Scan the lines below for the string "caption" and report how many lines contain it, giving only the number.

··· Data

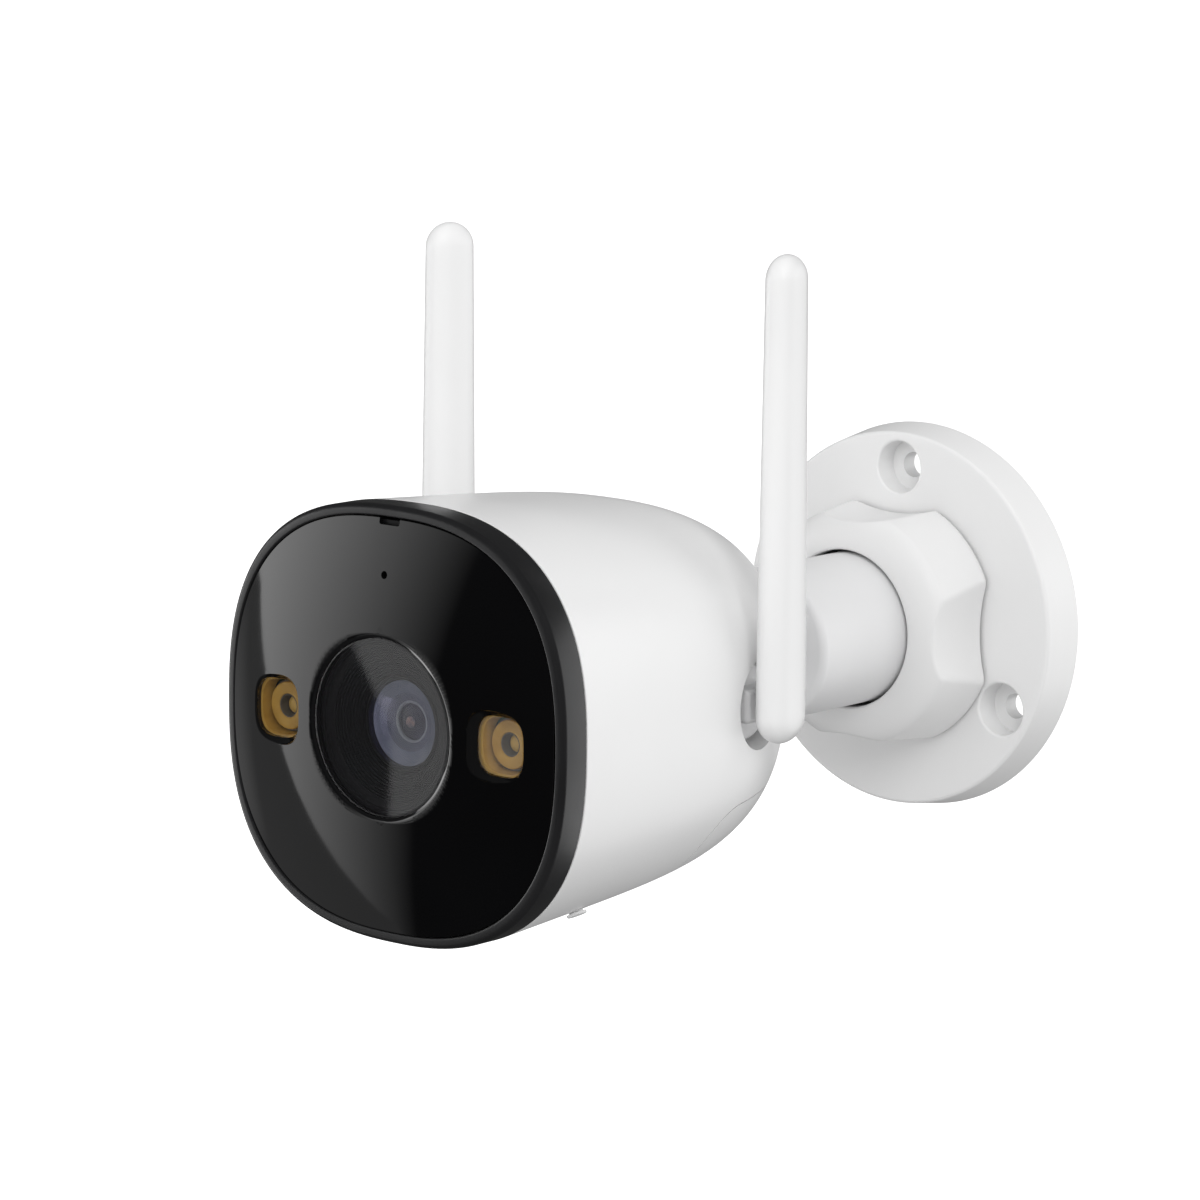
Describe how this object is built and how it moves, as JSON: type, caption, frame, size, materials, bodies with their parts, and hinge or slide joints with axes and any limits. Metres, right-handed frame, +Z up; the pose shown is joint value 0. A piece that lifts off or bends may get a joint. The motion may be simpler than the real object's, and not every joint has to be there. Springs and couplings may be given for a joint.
{
  "type": "security camera",
  "caption": "Wall-mounted bullet security camera: round plate, scalloped lock nut, jointed arm, tapering white housing, glossy black face, lamps and two rod antennas.",
  "frame": {"origin": "centre of the wall plate's flat back face", "axes": "+Y points into the wall, the camera looks along -Y, +Z is up, +X is to the right of someone who looks at the camera's face"},
  "size_m": [0.0812, 0.1449, 0.1115],
  "materials": {
    "white_plastic": "satin moulded white plastic",
    "black_plastic": "satin moulded black plastic",
    "gloss_black": "polished piano-black plastic",
    "clear_plastic": "clear polished window",
    "amber_plastic": "amber phosphor and reflector",
    "circuit_board": "green solder mask",
    "steel": "plain zinc-plated steel",
    "aluminium": "extruded, unpainted",
    "rubber": "soft black silicone",
    "filter_glass": "coated optical glass",
    "cable_white": "flat ribbon cable"
  },
  "bodies": {
    "wall": {"wall_plate": "white_plastic"},
    "clamp": {"clamp_ring": "black_plastic"},
    "nut": {"lock_nut": "white_plastic"},
    "arm": {"arm": "white_plastic", "elbow_pin": "steel"},
    "knuckle": {"elbow_knuckle": "white_plastic", "stem_retainer": "steel"},
    "head": {"housing": "white_plastic", "vent_plug": "white_plastic", "front_bezel": "black_plastic", "inner_frame": "black_plastic", "lens_hood": "black_plastic", "lens_barrel": "black_plastic", "lens_holder": "black_plastic", "reset_switch": "black_plastic", "speaker": "black_plastic", "service_tray": "black_plastic", "antenna_lead_left": "black_plastic", "antenna_lead_right": "black_plastic", "face_plate": "gloss_black", "image_sensor": "gloss_black", "lens_window": "clear_plastic", "front_lens": "clear_plastic", "rear_lens": "clear_plastic", "led_window_left": "clear_plastic", "led_window_right": "clear_plastic", "light_sensor_window": "clear_plastic", "led_reflector_left": "amber_plastic", "led_reflector_right": "amber_plastic", "sensor_board": "circuit_board", "main_board": "circuit_board", "led_board_left": "circuit_board", "led_board_right": "circuit_board", "board_screw_1": "steel", "board_screw_2": "steel", "frame_screw_1": "steel", "frame_screw_2": "steel", "frame_screw_3": "steel", "card_socket": "steel", "shield_can": "steel", "microphone": "steel", "heat_sink": "aluminium", "cable_gland": "rubber", "microphone_boot": "rubber", "sensor_cable": "cable_white"},
    "antenna_swing_left": {"antenna_left": "white_plastic", "antenna_hub_left": "white_plastic", "hub_clip_left": "steel"},
    "antenna_swing_right": {"antenna_right": "white_plastic", "antenna_hub_right": "white_plastic", "hub_clip_right": "steel"},
    "cover": {"service_cover": "white_plastic", "cover_screw": "steel"},
    "card": {"memory_card": "gloss_black"},
    "button": {"reset_button": "rubber"},
    "filter": {"ir_cut_filter": "filter_glass"}
  },
  "joints": [
    {"name": "clamp_slide", "type": "slide", "parent": "wall", "child": "clamp", "axis": [0, -1, 0], "range_m": [0, 0.0005]},
    {"name": "nut_turn", "type": "hinge", "parent": "clamp", "child": "nut", "pos_m": [0, -0.02, 0], "axis": [0, -1, 0], "range_deg": [0, 90]},
    {"name": "arm_turn", "type": "hinge", "parent": "wall", "child": "arm", "pos_m": [0, -0.02, 0], "axis": [0, -1, 0], "range_deg": [-180, 180]},
    {"name": "elbow_tilt", "type": "hinge", "parent": "arm", "child": "knuckle", "pos_m": [0, -0.054, 0], "axis": [1, 0, 0], "range_deg": [-40, 40]},
    {"name": "head_turn", "type": "hinge", "parent": "knuckle", "child": "head", "pos_m": [0, -0.0625, 0], "axis": [0, -1, 0], "range_deg": [-90, 90]},
    {"name": "antenna_turn_left", "type": "hinge", "parent": "head", "child": "antenna_swing_left", "pos_m": [-0.026, -0.086, -0.0009], "axis": [1, 0, 0], "range_deg": [-30, 40]},
    {"name": "antenna_turn_right", "type": "hinge", "parent": "head", "child": "antenna_swing_right", "pos_m": [0.026, -0.086, -0.0009], "axis": [1, 0, 0], "range_deg": [-30, 40]},
    {"name": "cover_slide", "type": "slide", "parent": "head", "child": "cover", "axis": [0, 0, -1], "range_m": [0, 0.025]},
    {"name": "card_slide", "type": "slide", "parent": "head", "child": "card", "axis": [0, 0, -1], "range_m": [0, 0.012]},
    {"name": "reset_press", "type": "slide", "parent": "head", "child": "button", "axis": [0, 0, 1], "range_m": [0, 0.0004], "stiffness_N_per_m": 1200, "springref_m": -0.0006},
    {"name": "filter_slide", "type": "slide", "parent": "head", "child": "filter", "axis": [1, 0, 0], "range_m": [0, 0.0065]}
  ],
  "couplings": [
    {"joint": "clamp_slide", "follows": "nut_turn", "m_per_rad": 0.00031831},
    {"joint": "card_slide", "follows": "cover_slide", "ratio": 0.48}
  ]
}
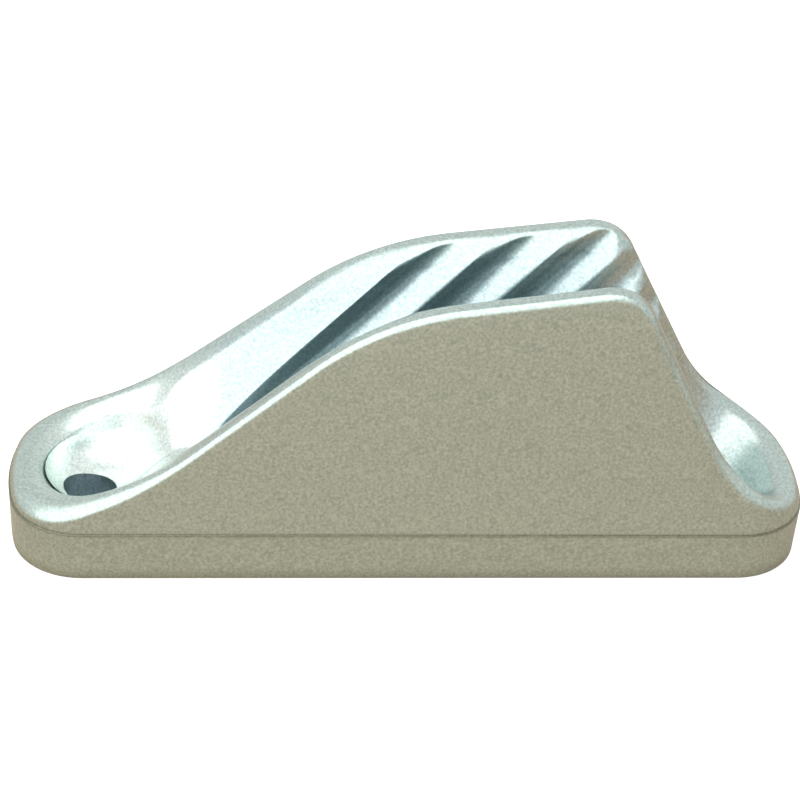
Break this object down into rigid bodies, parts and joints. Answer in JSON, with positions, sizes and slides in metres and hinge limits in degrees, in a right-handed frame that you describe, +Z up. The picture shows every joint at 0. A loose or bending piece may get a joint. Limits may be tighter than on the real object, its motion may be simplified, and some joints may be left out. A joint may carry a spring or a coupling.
{
  "type": "jam cleat",
  "caption": "One-piece cast cleat that grips a line in a V channel between two toothed walls, with a screw tray at each end.",
  "frame": {"origin": "middle of the flat underside", "axes": "+X along the line from the load end to the tail end, +Y across the walls, +Z up away from the deck"},
  "size_m": [0.082, 0.0216, 0.0319],
  "materials": {
    "satin_alloy": "satin anodised casting"
  },
  "bodies": {
    "root": {"cleat_body": "satin_alloy"}
  },
  "joints": []
}
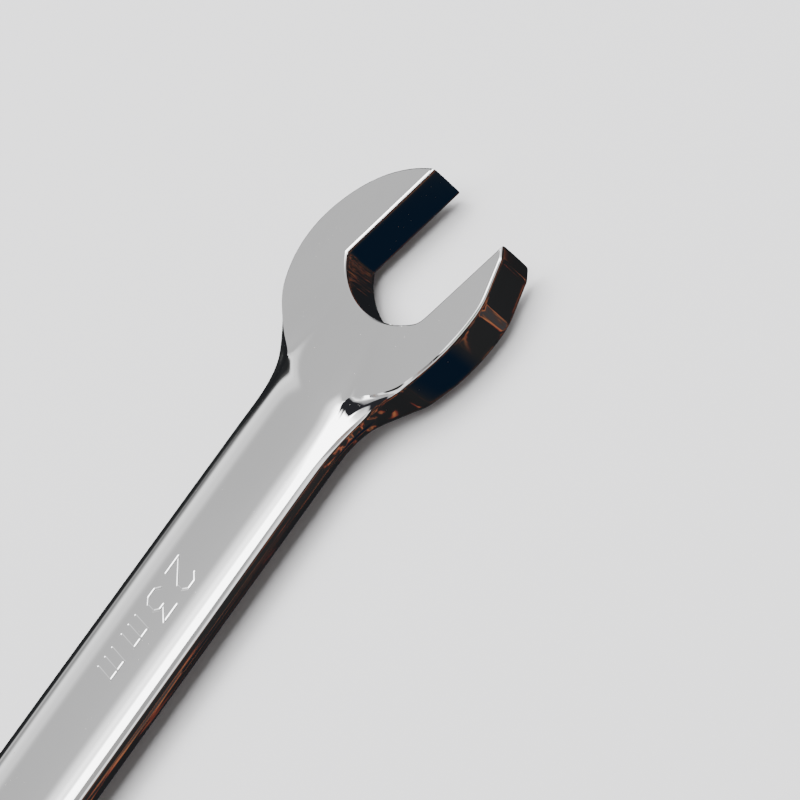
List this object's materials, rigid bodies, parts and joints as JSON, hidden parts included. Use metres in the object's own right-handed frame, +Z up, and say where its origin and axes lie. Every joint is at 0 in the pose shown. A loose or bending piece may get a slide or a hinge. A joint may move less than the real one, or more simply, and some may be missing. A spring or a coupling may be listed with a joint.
{
  "type": "ratcheting combination wrench",
  "caption": "Chrome combination wrench: slanted open end on a flat shank, and a reversible ratcheting twelve-point ring end with a thumb lever.",
  "frame": {"origin": "on the ring end's drive axis, in the plane of the ring head's underside", "axes": "+X along the shank from the ring end to the open end, +Z up through the ring, out of the face that carries the lever"},
  "size_m": [0.2988, 0.045, 0.016],
  "materials": {
    "polished_chrome": "mirror",
    "satin_chrome": "satin",
    "plain_steel": "ground",
    "spring_steel": "oiled black",
    "black_rubber": "matt"
  },
  "bodies": {
    "wrench": {"wrench_body": "polished_chrome", "retaining_washer": "plain_steel", "snap_ring": "spring_steel", "detent_spring": "spring_steel"},
    "gear": {"ratchet_gear": "satin_chrome", "gear_seal": "black_rubber"},
    "selector": {"reversing_lever": "satin_chrome", "double_pawl": "plain_steel", "lever_seal": "black_rubber", "lever_clip": "spring_steel"},
    "ball": {"detent_ball": "plain_steel"}
  },
  "joints": [
    {"name": "gear_spin", "type": "hinge", "parent": "wrench", "child": "gear", "pos_m": [0, 0, 0.00675], "axis": [0, 0, 1], "continuous": true},
    {"name": "lever_swing", "type": "hinge", "parent": "wrench", "child": "selector", "pos_m": [0.023, 0, 0.00675], "axis": [0, 0, 1], "range_deg": [-20, 0]},
    {"name": "ball_press", "type": "slide", "parent": "wrench", "child": "ball", "axis": [1, 0, 0], "range_m": [-0.0006, 0], "stiffness_N_per_m": 800, "deforming": ["detent_spring"]}
  ]
}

······

◆ Solution below: 4